A confirmação de um caso importado de sarampo no Rio Grande do Sul não será o maior desafio da equipe que tentará devolver ao Brasil o status de país livre da doença. A baixa taxa de vacinação, principalmente na dose de reforço, e o cenário internacional devem ser as principais travas no pedido que será apresentado à Comissão Regional de Monitoramento e Verificação da Eliminação do Sarampo, da Rubéola e da Síndrome da Rubéola Congênita nas Américas.
O novo caso foi confirmado pelo Centro Estadual de Vigilância em Saúde no último dia 25. Segundo o governo gaúcho, o paciente é um menino de 3 anos que chegou ao país em 26 de dezembro, procedente do Paquistão, sem ter sido vacinado.

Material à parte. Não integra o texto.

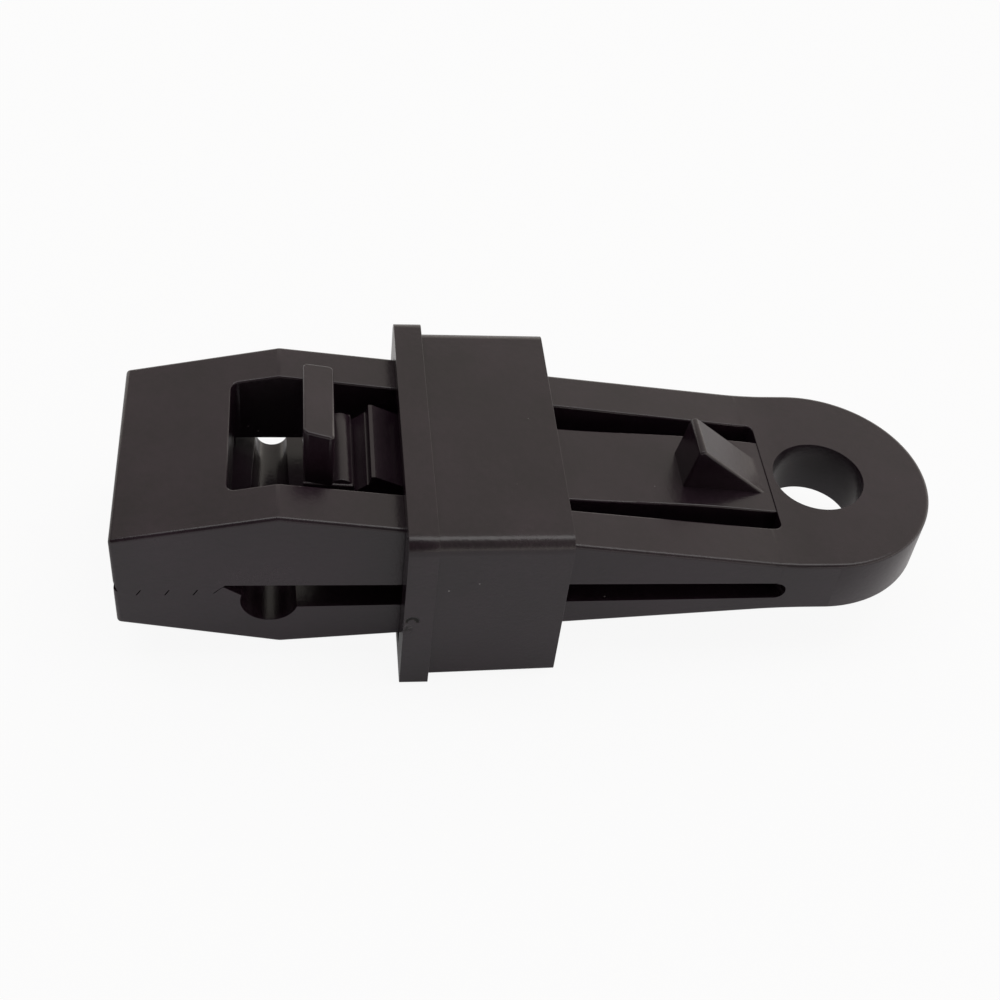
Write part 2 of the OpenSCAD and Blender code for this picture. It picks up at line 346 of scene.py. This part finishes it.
def moulding_blank():
    """The moulding before it is cut, with tapered sides, a round end and soft edges."""
    outline = [
        (end_centre_x, tail_top_z), (slot_x, tail_top_z), (peak_x, upper_peak_z),
        (front_x, upper_nose_z), (front_x, front_step_z), (lower_front_x, -front_step_z / 2),
        (lower_front_x, lower_nose_z), (peak_x, lower_peak_z), (slot_x, -tail_half_t),
        (end_centre_x, -tail_half_t),
    ]
    bm = prism(outline, side_view, -tail_half_w, tail_half_w)
    for v in bm.verts:
        if v.co.x < slot_x:
            side = on_line((slot_x, tail_half_w), (front_x, front_half_w), v.co.x)
            v.co.y *= side / tail_half_w
    end_face = max(bm.faces, key=lambda f: f.calc_center_median().x)
    near_edge = min(end_face.edges, key=lambda e: (e.verts[0].co + e.verts[1].co).y)
    bmesh.ops.delete(bm, geom=[end_face], context="FACES_ONLY")
    bmesh.ops.spin(
        bm, geom=[near_edge, *near_edge.verts], cent=(end_centre_x, 0, 0), axis=(0, 0, 1),
        angle=math.pi, steps=end_steps,
    )
    bmesh.ops.remove_doubles(bm, verts=bm.verts, dist=hair)
    bmesh.ops.holes_fill(bm, edges=bm.edges)
    tidy(bm)
    bmesh.ops.recalc_face_normals(bm, faces=bm.faces)
    for x, width, steps in ((peak_x, peak_round, 2), (slot_x, bend_round, 12)):
        at_x = [e for e in bm.edges if all(near(v.co.x, x) for v in e.verts)]
        round_edges(bm, [e for e in at_x if not runs_along(e)], width, steps)
    return round_edges(bm, sharp_edges(bm), edge_round)


def slice_at(bm, x, **sides):
    """Cuts a row of points across the clip at x, and clears the side it is told to."""
    whole = [*bm.verts, *bm.edges, *bm.faces]
    return bmesh.ops.bisect_plane(bm, geom=whole, plane_co=(x, 0, 0), plane_no=(1, 0, 0), **sides)


def seam(bm, x, keep):
    """Cuts a solid off at x, keeps its side towards the jaws or the tail, and closes the cut."""
    made = slice_at(bm, x, dist=hair, clear_outer=keep == "jaws", clear_inner=keep == "tail")
    rim = [e for e in made["geom_cut"] if isinstance(e, bmesh.types.BMEdge)]
    bmesh.ops.holes_fill(bm, edges=rim)
    return bm


def rows_of_points(bm, start, end):
    """Cuts rows of points across a stretch that bends."""
    for i in range(bend_rows):
        slice_at(bm, start + (end - start) * (i + 1) / bend_rows)


def shade(bm):
    """Smooths narrow faces that turn along their length, as on edges and round walls."""
    for f in bm.faces:
        longest = max(f.edges, key=lambda e: e.calc_length())
        width = f.calc_area() / longest.calc_length() * (2 if len(f.verts) == 3 else 1)
        f.smooth = width < widest_round and longest.calc_face_angle(0) > round_turn
    for e in bm.edges:
        e.smooth = e.calc_face_angle(0) < sharp_turn


def show(bm, name, paint):
    """Makes a solid a shown piece with its material."""
    bmesh.ops.connect_verts_concave(bm, faces=bm.faces)
    shade(bm)
    piece = bpy.data.objects.new(name, bpy.data.meshes.new(name))
    bm.to_mesh(piece.data)
    bm.free()
    piece.data.materials.append(paint)
    bpy.context.scene.collection.objects.link(piece)
    return piece


moulding_black = (0.016, 0.0085, 0.014)
dull_share, bright_share = 0.7, 1.35
dust_grey = (0.2, 0.2, 0.2, 1)
dust_scale = 210
dust_edge = (0.012, 0.03)
least_rough = 0.18
grain_depth = 0.06 * mm
knock_rough = 0.5
knock_height = 3


def black_plastic(name, base, offset, mark_dent_and_shade=None):
    """Moulded black plastic: a fine grain, faint flow marks, and a few specks of dust."""
    paint = bpy.data.materials.new(name)
    wire = clear_tree(paint)
    here = wire.node("ShaderNodeTexCoord", output="Object")
    place = wire.node("ShaderNodeMapping", inputs={"Vector": here, "Location": offset})

    def noise(scale, detail, roughness=0.5):
        inputs = {"Vector": place, "Scale": scale, "Detail": detail, "Roughness": roughness}
        return wire.node("ShaderNodeTexNoise", inputs=inputs)

    def mixed(share, first, second):
        inputs = {0: share, 6: first, 7: second}
        return wire.node("ShaderNodeMix", {"data_type": "RGBA"}, inputs, output=2)

    flow = noise(scale=110, detail=3)
    grain = noise(scale=3200, detail=2)
    fine = noise(scale=1500, detail=4, roughness=0.6)
    dull, bright = [(*[c * s for c in base], 1) for s in (dull_share, bright_share)]
    colour = mixed((flow * 0.6 + fine * 0.4).step(0.3, 0.7), dull, bright)
    cells = wire.node("ShaderNodeTexVoronoi", inputs={"Vector": place, "Scale": dust_scale})
    colour = mixed(1 - cells.step(*dust_edge), colour, dust_grey)
    roughness = least_rough + flow * 0.08 + fine * 0.06
    height = flow * 0.35 + grain * 0.3 + fine * 0.35
    # A mark, if given, is pressed in, made rougher and painted black: painted shade in its hollow.
    if mark_dent_and_shade:
        dent_and_shade = mark_dent_and_shade(wire, here, fine)
        colour = mixed(dent_and_shade, colour, (0, 0, 0, 1))
        roughness = roughness + dent_and_shade * knock_rough
        height = height - dent_and_shade * knock_height
    bump = {"Height": height, "Strength": 0.8, "Distance": grain_depth}
    shader = wire.node("ShaderNodeBsdfPrincipled", inputs={
        "Base Color": colour, "Roughness": roughness,
        "Normal": wire.node("ShaderNodeBump", inputs=bump), "IOR": 1.5,
    })
    wire.node("ShaderNodeOutputMaterial", inputs={"Surface": shader})
    return paint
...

O garoto desembarcou em São Paulo e, no dia 27 de dezembro, chegou à cidade de Rio Grande, onde no início de janeiro foi atendido com dor abdominal e febre. O Cevs afirma que a criança não estava no período de transmissibilidade durante o deslocamento e que está tomando todas as medidas necessárias, incluindo bloqueio vacinal em familiares e vizinhos e monitoramento de atendimentos por sintomas semelhantes aos do sarampo.
O caso foi o primeiro no país desde 2022, quando foram confirmadas 41 ocorrências: 30 no Amapá, um no Pará, dois no Rio de Janeiro e oito em São Paulo. A última morte registrada pela doença ocorreu em 2021, no Amapá.
O intervalo sem notificações permitiu que, no fim de 2023, o Brasil fosse classificado pela comissão como “pendente de verificação para sarampo”, um indicativo da interrupção da transmissão endêmica do vírus que causa a doença.
Para dar o passo seguinte e chegar ao status de eliminação do sarampo, o país precisa apresentar novos –e positivos– dados sobre vigilância e vacinação.
Em termos de monitoramento de casos, a avaliação é positiva. O próprio trabalho realizado no Rio Grande do Sul é um indicativo de que o país está atento a novos registros, segundo o presidente da Câmara Técnica do Brasil junto à comissão, Renato Kfouri.
A vacinação, porém, ainda está longe da meta de 95% de cobertura. Em 2022, último ano com dados completos, a taxa de cobertura da primeira dose de tríplice viral (vacina que protege contra sarampo, caxumba e rubéola) foi de 80,7% e, da segunda, de 57,64%.
A diferença de adesão entre as aplicações é conhecida como taxa de abandono de vacinas de múltiplas doses, explica Kfouri. Os pais acham que a criança está protegida com uma dose e não buscam a segunda –ou esquecem. “É um fenômeno mundial”, observa.
O desafio em relação à doença também ultrapassa as fronteiras. Na Europa, foram 30 mil casos entre janeiro e outubro de 2023, contra 941 reportados ao longo de todo o ano de 2022, de acordo com a OMS (Organização Mundial da Saúde).
“Com a explosão de casos de sarampo no mundo, só estaremos tranquilos quando o mundo estiver”, avalia Kfouri. “Nosso dever de casa é não deixar que os vírus encontrem uma zona de circulação com pessoas suscetíveis.”
O país já fez isso antes. Em 2016, a OMS concedeu ao Brasil o certificado de eliminação da doença –perdido três anos depois. Na época, as taxas de cobertura da tríplice viral eram de 95,41% (D1) e 76,71% (D2).
“Precisamos melhorar esse gap, muito prejudicado nos últimos anos, como ocorreu com as demais vacinas”, diz Kfouri.
Os dados solicitados pela comissão serão enviados nos próximos meses e a próxima reunião de avaliação deve ocorrer no meio do ano.